## Instruction
From the records below, copy every line that contains the word "with".

## Records for this task
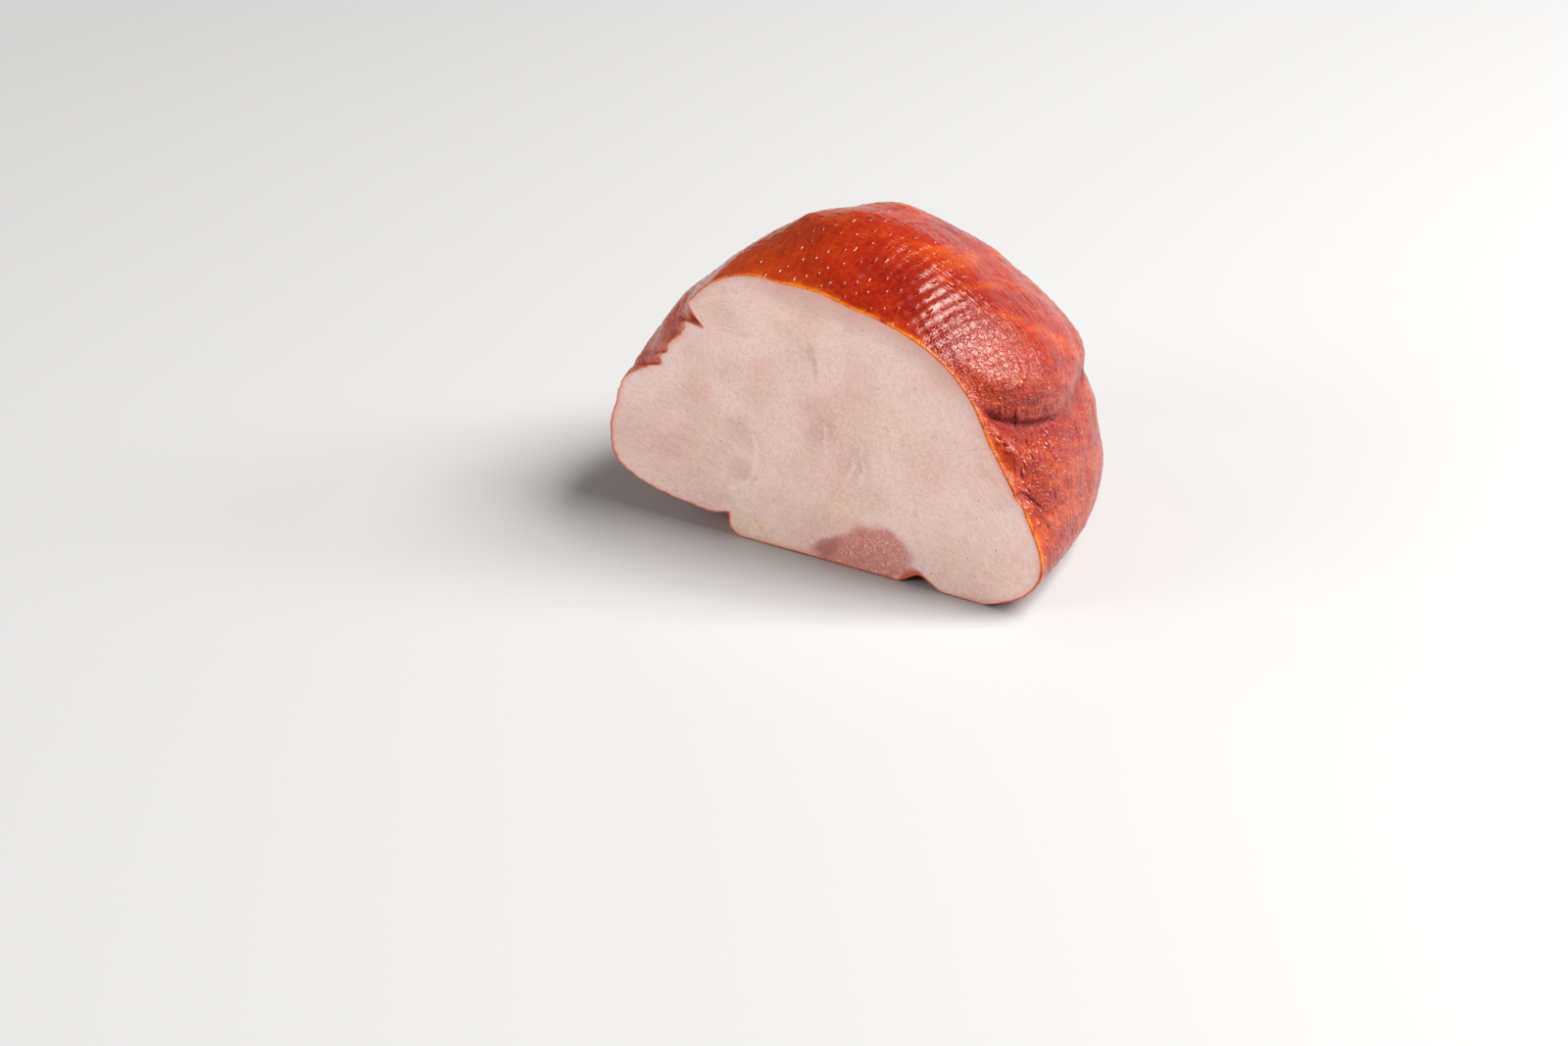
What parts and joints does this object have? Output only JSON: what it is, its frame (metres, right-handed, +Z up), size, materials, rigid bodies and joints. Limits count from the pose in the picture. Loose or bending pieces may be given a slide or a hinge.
* * *
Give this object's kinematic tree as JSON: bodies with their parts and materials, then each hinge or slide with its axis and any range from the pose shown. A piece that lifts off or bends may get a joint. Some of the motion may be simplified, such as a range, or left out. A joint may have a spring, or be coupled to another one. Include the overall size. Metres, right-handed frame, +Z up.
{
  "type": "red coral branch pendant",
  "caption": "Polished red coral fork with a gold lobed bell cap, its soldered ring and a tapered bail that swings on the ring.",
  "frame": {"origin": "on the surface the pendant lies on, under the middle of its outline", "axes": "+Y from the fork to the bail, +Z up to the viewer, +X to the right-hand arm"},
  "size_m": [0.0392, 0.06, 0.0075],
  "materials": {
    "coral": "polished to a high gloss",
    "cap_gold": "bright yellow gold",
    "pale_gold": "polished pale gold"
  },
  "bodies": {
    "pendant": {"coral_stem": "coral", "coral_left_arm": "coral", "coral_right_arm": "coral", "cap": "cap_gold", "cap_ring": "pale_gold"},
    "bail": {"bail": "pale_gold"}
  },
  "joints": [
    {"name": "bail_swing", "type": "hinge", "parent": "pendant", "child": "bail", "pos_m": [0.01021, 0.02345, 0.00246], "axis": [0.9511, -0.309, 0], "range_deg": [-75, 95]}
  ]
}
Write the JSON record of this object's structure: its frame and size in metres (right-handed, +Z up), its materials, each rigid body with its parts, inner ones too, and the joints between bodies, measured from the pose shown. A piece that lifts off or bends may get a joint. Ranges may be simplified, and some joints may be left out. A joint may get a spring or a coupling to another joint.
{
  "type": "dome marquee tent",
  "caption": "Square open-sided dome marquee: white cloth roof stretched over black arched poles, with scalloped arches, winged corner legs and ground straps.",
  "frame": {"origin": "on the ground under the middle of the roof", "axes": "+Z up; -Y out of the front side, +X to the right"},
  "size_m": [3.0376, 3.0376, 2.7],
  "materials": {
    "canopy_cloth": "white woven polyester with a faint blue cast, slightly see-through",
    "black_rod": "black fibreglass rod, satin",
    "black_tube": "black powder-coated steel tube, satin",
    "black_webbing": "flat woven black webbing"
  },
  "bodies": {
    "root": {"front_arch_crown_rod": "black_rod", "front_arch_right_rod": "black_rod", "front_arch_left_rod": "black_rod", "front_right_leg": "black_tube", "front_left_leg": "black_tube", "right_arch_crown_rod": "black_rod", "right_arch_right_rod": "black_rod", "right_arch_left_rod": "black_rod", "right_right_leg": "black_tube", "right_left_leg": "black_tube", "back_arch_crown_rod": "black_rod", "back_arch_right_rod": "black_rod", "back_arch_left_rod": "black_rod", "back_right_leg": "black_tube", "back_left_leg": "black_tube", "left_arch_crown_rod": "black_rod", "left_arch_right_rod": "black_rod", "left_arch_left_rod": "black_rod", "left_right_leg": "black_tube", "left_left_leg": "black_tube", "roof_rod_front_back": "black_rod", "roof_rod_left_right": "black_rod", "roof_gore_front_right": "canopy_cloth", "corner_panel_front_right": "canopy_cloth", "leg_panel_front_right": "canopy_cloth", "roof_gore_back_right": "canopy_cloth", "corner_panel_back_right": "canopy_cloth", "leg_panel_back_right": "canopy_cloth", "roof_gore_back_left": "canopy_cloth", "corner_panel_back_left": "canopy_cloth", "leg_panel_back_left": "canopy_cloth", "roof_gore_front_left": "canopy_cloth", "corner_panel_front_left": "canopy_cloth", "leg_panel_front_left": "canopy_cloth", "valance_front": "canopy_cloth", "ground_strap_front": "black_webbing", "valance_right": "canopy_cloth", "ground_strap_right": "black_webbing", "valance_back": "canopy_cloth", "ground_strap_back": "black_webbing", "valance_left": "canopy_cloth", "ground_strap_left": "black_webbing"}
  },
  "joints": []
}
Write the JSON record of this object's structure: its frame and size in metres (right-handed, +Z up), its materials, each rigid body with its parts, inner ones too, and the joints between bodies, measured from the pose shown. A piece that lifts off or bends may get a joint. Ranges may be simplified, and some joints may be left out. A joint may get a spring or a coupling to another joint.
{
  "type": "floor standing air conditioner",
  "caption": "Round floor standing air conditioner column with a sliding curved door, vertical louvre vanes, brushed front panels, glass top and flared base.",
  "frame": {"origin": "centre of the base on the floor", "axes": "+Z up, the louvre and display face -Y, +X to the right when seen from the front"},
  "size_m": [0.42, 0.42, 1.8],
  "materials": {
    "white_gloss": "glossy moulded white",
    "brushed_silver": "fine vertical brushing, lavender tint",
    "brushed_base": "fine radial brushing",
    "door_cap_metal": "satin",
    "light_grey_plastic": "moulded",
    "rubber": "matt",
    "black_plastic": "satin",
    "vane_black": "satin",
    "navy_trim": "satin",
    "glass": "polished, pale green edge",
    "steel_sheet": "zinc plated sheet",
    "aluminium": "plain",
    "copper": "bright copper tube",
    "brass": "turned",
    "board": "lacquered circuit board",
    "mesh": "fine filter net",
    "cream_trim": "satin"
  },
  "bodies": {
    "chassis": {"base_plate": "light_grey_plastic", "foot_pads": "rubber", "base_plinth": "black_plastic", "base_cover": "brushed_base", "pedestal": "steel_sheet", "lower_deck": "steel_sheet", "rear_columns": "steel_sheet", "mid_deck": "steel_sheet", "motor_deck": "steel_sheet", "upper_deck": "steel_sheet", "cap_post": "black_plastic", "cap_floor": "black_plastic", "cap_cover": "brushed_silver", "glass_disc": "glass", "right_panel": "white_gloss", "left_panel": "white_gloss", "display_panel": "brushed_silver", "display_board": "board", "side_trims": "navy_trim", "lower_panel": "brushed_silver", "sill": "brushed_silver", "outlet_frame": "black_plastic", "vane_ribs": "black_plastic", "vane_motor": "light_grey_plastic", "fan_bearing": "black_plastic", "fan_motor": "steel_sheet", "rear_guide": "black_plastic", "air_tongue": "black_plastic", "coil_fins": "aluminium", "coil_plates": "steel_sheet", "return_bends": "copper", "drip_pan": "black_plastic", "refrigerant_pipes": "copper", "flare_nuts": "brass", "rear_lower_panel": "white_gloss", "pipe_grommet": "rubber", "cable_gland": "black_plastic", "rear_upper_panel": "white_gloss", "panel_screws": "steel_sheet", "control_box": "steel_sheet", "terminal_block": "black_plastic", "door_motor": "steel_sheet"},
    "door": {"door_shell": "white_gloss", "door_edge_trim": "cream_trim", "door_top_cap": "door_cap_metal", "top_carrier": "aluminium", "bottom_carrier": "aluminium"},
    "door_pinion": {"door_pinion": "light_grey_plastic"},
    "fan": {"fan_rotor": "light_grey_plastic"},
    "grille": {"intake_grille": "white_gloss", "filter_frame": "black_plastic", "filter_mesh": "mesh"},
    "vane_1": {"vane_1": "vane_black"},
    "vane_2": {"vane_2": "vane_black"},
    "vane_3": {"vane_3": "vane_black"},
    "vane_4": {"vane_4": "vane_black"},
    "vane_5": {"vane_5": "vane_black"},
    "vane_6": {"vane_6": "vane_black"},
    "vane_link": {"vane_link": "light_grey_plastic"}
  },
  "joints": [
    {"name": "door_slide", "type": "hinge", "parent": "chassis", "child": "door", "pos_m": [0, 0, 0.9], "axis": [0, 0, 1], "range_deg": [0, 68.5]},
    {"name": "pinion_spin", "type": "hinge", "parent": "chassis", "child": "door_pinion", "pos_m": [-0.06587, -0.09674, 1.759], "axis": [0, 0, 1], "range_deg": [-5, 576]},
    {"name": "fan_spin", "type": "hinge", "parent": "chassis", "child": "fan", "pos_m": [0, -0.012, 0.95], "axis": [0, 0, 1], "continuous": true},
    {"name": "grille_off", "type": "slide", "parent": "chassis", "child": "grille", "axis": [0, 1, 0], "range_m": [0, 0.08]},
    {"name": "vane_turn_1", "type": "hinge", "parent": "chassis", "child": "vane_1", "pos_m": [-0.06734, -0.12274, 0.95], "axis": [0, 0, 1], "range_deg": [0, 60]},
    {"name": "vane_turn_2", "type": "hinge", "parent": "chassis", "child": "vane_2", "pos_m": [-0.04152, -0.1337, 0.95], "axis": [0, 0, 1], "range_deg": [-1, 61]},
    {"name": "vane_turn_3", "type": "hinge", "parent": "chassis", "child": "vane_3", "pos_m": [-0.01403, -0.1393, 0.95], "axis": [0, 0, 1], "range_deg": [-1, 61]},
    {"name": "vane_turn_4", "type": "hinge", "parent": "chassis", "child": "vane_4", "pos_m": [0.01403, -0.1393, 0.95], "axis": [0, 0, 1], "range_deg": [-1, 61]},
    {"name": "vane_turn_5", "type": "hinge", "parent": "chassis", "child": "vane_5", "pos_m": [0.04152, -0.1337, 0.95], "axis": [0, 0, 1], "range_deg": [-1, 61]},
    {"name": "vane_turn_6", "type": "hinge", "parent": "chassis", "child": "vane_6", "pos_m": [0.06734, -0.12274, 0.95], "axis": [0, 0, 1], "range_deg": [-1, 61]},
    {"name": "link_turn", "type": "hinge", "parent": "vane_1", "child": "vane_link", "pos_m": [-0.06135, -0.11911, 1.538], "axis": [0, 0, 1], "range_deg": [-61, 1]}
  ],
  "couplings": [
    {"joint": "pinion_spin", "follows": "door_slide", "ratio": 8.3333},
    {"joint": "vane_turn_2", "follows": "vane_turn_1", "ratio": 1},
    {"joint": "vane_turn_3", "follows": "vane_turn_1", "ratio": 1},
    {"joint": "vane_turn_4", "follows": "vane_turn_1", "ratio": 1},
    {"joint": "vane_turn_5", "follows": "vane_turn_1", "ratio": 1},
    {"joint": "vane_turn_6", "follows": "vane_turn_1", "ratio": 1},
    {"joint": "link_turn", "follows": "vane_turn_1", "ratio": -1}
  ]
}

## Solved problem
Give this object's kinematic tree as JSON: bodies with their parts and materials, then each hinge or slide with its axis and any range from the pose shown. A piece that lifts off or bends may get a joint. Some of the motion may be simplified, such as a range, or left out. A joint may have a spring, or be coupled to another one. Include the overall size. Metres, right-handed frame, +Z up.
  "caption": "Polished red coral fork with a gold lobed bell cap, its soldered ring and a tapered bail that swings on the ring.",
Write the JSON record of this object's structure: its frame and size in metres (right-handed, +Z up), its materials, each rigid body with its parts, inner ones too, and the joints between bodies, measured from the pose shown. A piece that lifts off or bends may get a joint. Ranges may be simplified, and some joints may be left out. A joint may get a spring or a coupling to another joint.
  "caption": "Square open-sided dome marquee: white cloth roof stretched over black arched poles, with scalloped arches, winged corner legs and ground straps.",
    "canopy_cloth": "white woven polyester with a faint blue cast, slightly see-through",
Write the JSON record of this object's structure: its frame and size in metres (right-handed, +Z up), its materials, each rigid body with its parts, inner ones too, and the joints between bodies, measured from the pose shown. A piece that lifts off or bends may get a joint. Ranges may be simplified, and some joints may be left out. A joint may get a spring or a coupling to another joint.
  "caption": "Round floor standing air conditioner column with a sliding curved door, vertical louvre vanes, brushed front panels, glass top and flared base.",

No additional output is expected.